Кацетница - страница 7



– Ну нет, конечно. Но так надо сказать.

– Мама, но врать – грех.

– Я знаю, дочка. Но я замолю этот грех. Не бойся. Это – ложь во спасение.

– Хорошо, мама. Но…

– Все, доня. Все, – она заплакала и обняла меня.

В эту ночь папа исчез. Исчезли и все его хирургические инструменты. Я долго думала, куда он мог уехать, но так ничего и не придумала.

В ноябре всем объявили, что Западная Украина решила присоединиться к СССР. В этот день мама очень долго ругалась с бабушкой, так, что бабушке стало плохо с сердцем. Как я поняла, бабушка ругала маму, что она не уехала со мной в Варшаву. А мама говорила бабушке, что в Варшаве сейчас еще хуже. Я не знаю, как может быть еще хуже. У нас кончились все продукты. Мама каждый день ходила менять припасенное мыло на какую-нибудь еду, но на рынке тоже ничего не было. Кончились дрова, их теперь никто не продавал. В ноябре в Львове уже холодно, я хожу даже по дому в толстой кофте и сапогах. И все время хочется есть…

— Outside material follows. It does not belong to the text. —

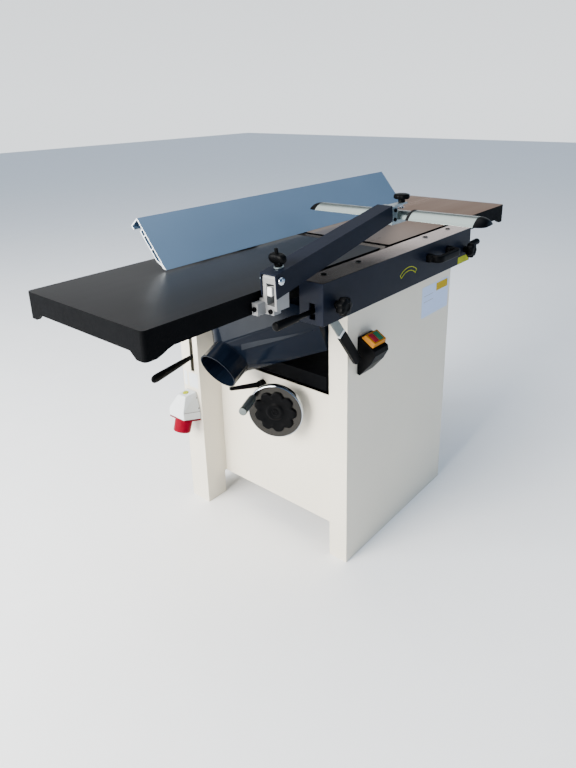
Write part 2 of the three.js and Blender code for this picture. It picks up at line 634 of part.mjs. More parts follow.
// Flat steel lever with a moulded grip, hanging below the bar in front of the cabinet.
function tableLockLever() {
  const [px, pz, ex, ez] = [-350, 786, -228, 621];
  const length = Math.hypot(ex - px, ez - pz);
  const [dx, dz] = [(ex - px) / length, (ez - pz) / length];
  const strip = (from, to, half) => [[from, -half], [from, half], [to, half], [to, -half]]
    .map(([a, b]) => [px + dx * a - dz * b, pz + dz * a + dx * b]);
  const hub = rod(alongY, 15, -24 + GAP, -8, px, 0, pz, 20);
  const grip = strip(length - 88, length, 13);
  return join(hub, prismY(strip(0, length - 70, 12), -22, -16), prismY(grip, -24, -10));
}

function pullHandle() {
  const face = bar.front - GAP;
  const bow = [[80, face], [84, -62], [94, -72], [206, -72], [216, -62], [220, face], [196, face], [193, -52],
    [188, -54], [112, -54], [107, -52], [104, face]];
  return prismZ(bow, 809, 831);
}

add('star_knob_left', starKnob(knobX.left), finish.black);
add('star_knob_right', starKnob(knobX.right), finish.black);
add('outfeed_lever', endLever(-1), finish.black);
add('infeed_lever', endLever(1), finish.black);
add('table_lock_lever', tableLockLever(), finish.zinc);
add('pull_handle', pullHandle(), finish.black);

// ---------------------------------------------------------------- cutterhead guard
function guardBracket() {
  const side = [[-497, 822], [-457, 822], [-457, 888], [-463, 898], [-494, 898], [-497, 893]];
  const upright = prismY(side, 3, 41);
  const root = box(-497, -474, 12, table.front - GAP, 811, 844);
  const flange = box(-521, -490, 36, table.front - GAP, 812, 839);
  const window = box(-500, -450, 9, 31, 832, 880);
  const pin = rod(alongY, 5, -4, 49, pivot.x, 0, pivot.z, 20);
  return join(cut(join(upright, root, flange), window), pin);
}

const armGroup = new THREE.Group();
armGroup.position.set(pivot.x, pivot.y, pivot.z);
armGroup.rotation.y = -THREE.MathUtils.degToRad(pivot.pitch);
planer.add(armGroup);

const arm = { half: 22.5, skin: 3, top: 18.3 };

function guardArm() {
  const side = [[-13, arm.top], [439, arm.top], [436, -22.6], [-20, -34]];
  const inner = [[-30, arm.top - arm.skin], [460, arm.top - arm.skin], [460, -60], [-30, -60]];
  const bore = rod(alongY, 5.3, -30, 30, 0, 0, 0, 20);
  const knobHole = rod(alongZ, 4.5, 10, 25, 23, 0, 0, 16);
  return cut(prismY(side, -arm.half, arm.half), prismY(inner, arm.skin - arm.half, arm.half - arm.skin), bore, knobHole);
}

function armKnob() {
  const base = arm.top + GAP;
  const profile = [[0, 14], [4, 14], [4, base], [11, base], [11, base + 2.5], [8, base + 3], [8, base + 10],
    [20, base + 15], [23, base + 22], [20, base + 29], [8, base + 32], [4, base + 34], [4, base + 43], [0, base + 43]];
  return turned(profile, alongZ, 23, 0, 0, 20);
}

add('guard_bracket', guardBracket(), finish.castGrey);
add('guard_arm', guardArm(), finish.navy, armGroup);
add('arm_knob', armKnob(), finish.black, armGroup);

// Block on the arm's end with a plate below the guard profile and a narrow one above it for the knob.
function clampBracket() {
  const [y0, y1] = [pivot.y - 20, pivot.y + 20];
  const block = box(-50, -26, y0, y1, 931, 978);
  const tongue = box(-80, -49, y0 + 4, y1 - 4, 942, 964);
  const under = box(-27, 48, y0, y1, 931, guard.base - GAP);
  const over = box(-27, 40, pivot.y - 10, pivot.y + 10, 973.5, 978);
  return cut(join(block, tongue, under, over), rod(alongZ, 5.2, 970, 980, guard.x + 6, pivot.y, 0, 16));
}

function clampKnob() {
  const profile = [[0, 962.5], [7, 962.5], [7, 966], [4.5, 967], [4.5, 978 + GAP], [9.5, 978 + GAP], [9.5, 986.5],
    [18, 986.8], [22, 989.5], [22, 996], [19, 1000], [14, 1001], [0, 1001]];
  return turned(profile, alongZ, guard.x + 6, pivot.y, 0, 24);
}

add('clamp_bracket', clampBracket(), finish.zinc);
add('clamp_knob', clampKnob(), finish.black);

// The guard is a convex profile in two lengths, one sliding over the other.
const guardGroup = new THREE.Group();
guardGroup.position.set(guard.x, guard.y, 0);
guardGroup.rotation.z = THREE.MathUtils.degToRad(guard.yaw);
planer.add(guardGroup);

function crown(radius, steps) {
  const rise = guard.base - guard.centreZ;
  const half = Math.acos(rise / radius);
  const points = [];
  for (let i = 0; i <= steps; i += 1) {
    const angle = -half + (2 * half * i) / steps;
    points.push([radius * Math.sin(angle), guard.centreZ + radius * Math.cos(angle)]);
  }
  return points;
}

function crownShell(radius, y0, y1) {
  const shell = [...crown(radius, 12), ...crown(radius - guard.skin, 12).reverse()];
  return prismY(shell, y0, y1);
}

function guardCap(radius, y0, y1) {
  const full = crown(radius, 10).map(([x, z]) => [x, y0, z]);
  const tip = crown(radius, 6).map(([x, z]) => [x * 0.45, y1, guard.base + (z - guard.base) * 0.25]);
  return hull([...full, ...tip]);
}

const innerRadius = guard.radius - guard.skin - 0.5;
add('guard_inner_profile', crownShell(innerRadius, -140, 251), finish.aluminium, guardGroup);
add('guard_outer_profile', crownShell(guard.radius, -217, -39), finish.aluminium, guardGroup);
add('guard_cap_left', guardCap(innerRadius, 251 + GAP, 279), finish.black, guardGroup);
add('guard_cap_right', guardCap(guard.radius, -217 - GAP, -245), finish.black, guardGroup);

// ---------------------------------------------------------------- fence
// Profile in face coordinates: u up the face from its lower edge, v from the face towards the back.
function fencePoint([u, v]) {
  const tilt = THREE.MathUtils.degToRad(fence.tilt);
  return [fence.y + u * Math.cos(tilt) + v * Math.sin(tilt), fence.z + u * Math.sin(tilt) - v * Math.cos(tilt)];
}

function fenceProfile() {
  const h = fence.height;
  const outer = [[0, 0], [h, 0], [h, 34], [h - 13, 34], [h - 13, 30], [h - 3.5, 30.5], [h - 3.5, 3.5], [121, 3.5], [121, 15],
    [36, 15], [16, 7], [9, 7]];
  const cells = [
    [[104, 3.5], [104, 11.5], [118, 11.5], [118, 3.5]],
    [[66, 3.5], [66, 12], [101, 12], [101, 3.5]],
    [[20, 3.5], [36, 12], [63, 12], [63, 3.5]],
  ];
  const tube = prismX(outer.map(fencePoint), fence.x0, fence.x1);
  return cut(tube, ...cells.map((cell) => prismX(cell.map(fencePoint), fence.x0 - 1, fence.x1 + 1)));
}

function fenceHead() {
  const side = [[372, 861.5], [slideBar.y0, 861.5], [slideBar.y0, 902], [424, 902], [396, 880]];
  const slide = box(saddle.x - slideBar.half, saddle.x + slideBar.half, slideBar.y0 - 5, slideBar.y1,
    slideBar.z0, slideBar.z1);
  return join(prismX(side, saddle.x - slideBar.half, saddle.x + slideBar.half), slide);
}

function fenceTiltBracket() {
  const web = [[30, 15.3], [112, 15.3], [104, 58], [84, 62], [58, 50]].map(fencePoint);
  return prismX(web, saddle.x + slideBar.half + 2, saddle.x + slideBar.half + 10);
}

function fenceSaddle() {
  const side = [[table.back + GAP, 815], [530, 815], [535, 846], [saddle.y1, 846], [saddle.y1, saddle.top],
    [saddle.y0, saddle.top], [saddle.y0, 859.5], [table.back + GAP, 859.5]];
  const bore = box(saddle.x - slideBar.half - 0.4, saddle.x + slideBar.half + 0.4, saddle.y0 - 1, saddle.y1 + 1,
    slideBar.z0 - 0.4, slideBar.z1 + 0.4);
  return cut(prismX(side, saddle.x - saddle.half, saddle.x + saddle.half), bore);
}

function lockHandle(axis, x, y, z, stalk) {
  const hub = turned([[0, 0], [12, 0], [12, 18], [8, 22], [0, 22]], axis, x, y, z, 20);
  return join(hub, stalk);
}

function fenceSlideLock() {
  const z = saddle.top + GAP;
  const stalk = hull([[saddle.x - 5, 587, z + 6], [saddle.x + 5, 587, z + 6], [saddle.x - 5, 597, z + 16],
    [saddle.x + 5, 597, z + 16], [saddle.x + 62, 588, z + 26], [saddle.x + 62, 596, z + 26], [saddle.x + 62, 592, z + 34]]);
  return lockHandle(alongZ, saddle.x, 592, z, stalk);
}

function fenceTiltLock() {
  const x = saddle.x + slideBar.half + 10 + GAP;
  const [y, z] = [428, 890];
  const stalk = hull([[x + 6, y - 5, z - 5], [x + 6, y + 5, z - 5], [x + 16, y - 5, z + 5], [x + 16, y + 5, z + 5],
    [x + 26, y + 12, z + 42], [x + 26, y + 22, z + 42], [x + 34, y + 17, z + 42]]);
  return lockHandle(alongX, x, y, z, stalk);
}

add('fence', fenceProfile(), finish.anodised);
add('fence_head', fenceHead(), finish.castIron);
add('fence_tilt_bracket', fenceTiltBracket(), finish.castIron);
add('fence_saddle', fenceSaddle(), finish.castIron);
add('fence_slide_lock', fenceSlideLock(), finish.black);
add('fence_tilt_lock', fenceTiltLock(), finish.black);

// ---------------------------------------------------------------- origin at the centre of the footprint
planer.updateMatrixWorld(true);
const footprint = new THREE.Box3().setFromObject(planer);
planer.position.x = -(footprint.min.x + footprint.max.x) / 2;
planer.position.y = -(footprint.min.y + footprint.max.y) / 2;
planer.updateMatrixWorld(true);

export default planer;
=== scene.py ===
import json
import math

import bmesh
import bpy
from mathutils import Matrix, Vector


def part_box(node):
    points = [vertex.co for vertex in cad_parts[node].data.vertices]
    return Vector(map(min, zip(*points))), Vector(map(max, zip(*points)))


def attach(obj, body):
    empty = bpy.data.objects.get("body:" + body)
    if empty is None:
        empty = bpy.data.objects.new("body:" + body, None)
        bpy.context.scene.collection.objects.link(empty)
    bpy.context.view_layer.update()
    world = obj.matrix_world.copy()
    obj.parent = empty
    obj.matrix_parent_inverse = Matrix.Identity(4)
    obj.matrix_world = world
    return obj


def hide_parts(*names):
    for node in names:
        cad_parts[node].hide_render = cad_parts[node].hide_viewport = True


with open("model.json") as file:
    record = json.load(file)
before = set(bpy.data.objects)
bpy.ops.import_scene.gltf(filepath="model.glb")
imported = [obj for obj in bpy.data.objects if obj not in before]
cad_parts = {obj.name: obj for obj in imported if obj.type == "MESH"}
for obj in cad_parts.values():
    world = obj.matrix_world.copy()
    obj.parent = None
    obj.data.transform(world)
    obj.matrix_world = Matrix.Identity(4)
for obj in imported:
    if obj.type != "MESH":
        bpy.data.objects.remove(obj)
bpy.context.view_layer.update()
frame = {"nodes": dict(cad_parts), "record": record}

# The look of a combined surface planer and thicknesser. Each build function below dresses one group of the
# machine's pieces, and they are called in turn at the end.
# ------------------------------------------------------------------ frame
# Lengths below are in millimetres: x from the cutterhead axis, y from the cabinet's front face and z from
# the floor. Materials and lights are in metres.
MM = 0.001
FRONT_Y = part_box("front_side_box")[0].y
BODY_OF = {n: b for b, names in frame["record"]["behaviour"]["bodies"].items() for n in names}
SLOT_OF = {s["node"]: s["material_slot"] for s in frame["record"]["subparts"]}
REAR, FRONT, UP, ALONG_X = (0, 1, 0), (0, -1, 0), (0, 0, 1), (1, 0, 0)
NEARLY_ALONG = 0.9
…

Правда, когда мне было шесть лет, было в самом деле гораздо хуже. Я плохо помню – скорее, по рассказам мамы, что в Львове люди умирали от голода. Мы тогда выжили только потому, что уехали к папиным родителям в деревню, в Бобрки. А папа рассказывал, как они отбивались от голодных городских жителей, которые по ночам грабили деревенские огороды. Их, конечно, тоже было жалко, но я иногда думаю, что если бы тогда нас тоже ограбили, мы бы все умерли с голода.

Мы часто сидели с Алей у меня в комнате и вспоминали старые времена. Как вкусно и хорошо ели, как здорово играли, какие праздники устраивались в городе на Рождество. Только от разговоров о еде все равно хотелось есть, даже еще больше. Но отказаться от этих воспоминаний мы не могли.

Господи, как страшно было в первый раз после всего этого идти в школу. Школа была вся в каких-то дырках – говорят, в ней прятались ОУНовцы, и по ним стреляли из пулемета. Внутри школа была разрисована всякими лозунгами. Но, самое плохое – не было половины учителей. Нам не говорили, где они, но Кристинка сразу же сказала, что их арестовали и увезли русские. А еще она сказала, что отца Станислава, нашего ксендза, русские расстреляли прямо во дворе школы.

Аля мне говорила, что все взрослые мужчины ушли в ОУН, в леса. При этом она так странно смотрела на меня. Я не сразу поняла, что это она думает о моем папе. Не знаю. Я не представляю себе, чтобы папа стал с кем-нибудь воевать. Он же врач. И католик.

А Алин папа не ушел в ОУН. Он еврей. Он всю жизнь играл на скрипке вместе с моей мамой, а сейчас тоже сидит без работы.

В городе откуда-то появилось много странных, чужих людей. Они шли с котомками, тележками, иногда ночевали прямо на улице. Мама сказала, что это евреи, сбежавшие из Варшавы и Кракова. Она не объяснила, зачем они бегут, и почему бегут к нам – но и без этого было страшно.

На этих людей никто не обращал внимания, и они тоже ни с кем не общались. Постепенно они исчезали, на их место приходили новые – я не понимала, куда они деваются, но потом, проезжя мимо кладбища, совсем на окраине, увидела много деревянных сараев, вокруг которых суетились те самые люди…

В гимназии было все по-другому. Только это уже была не гимназия, а обычная школа. У нас стало много русских учителей. Они были вроде неплохие, но никто из них не знал ни по-украински, ни по-польски. А из нас никто не знал ни слова по-русски. Все уроки теперь проходили очень странно – учитель что-то говорил у доски, потом вызывал кого-нибудь по журналу, путая фамилии, ученик выходил, говорил, что ничего не понял, и садился обратно. Аля первая придумала говорить что-нибудь смешное по-польски про учителей. Если украинский они еще немного понимали, то польский не знали вообще. Теперь на всех уроках мы то и дело смеялись, а учителя злились и ставили нам двойки. Ну и что. Зато в школе нас бесплатно кормили, правда, совсем мало.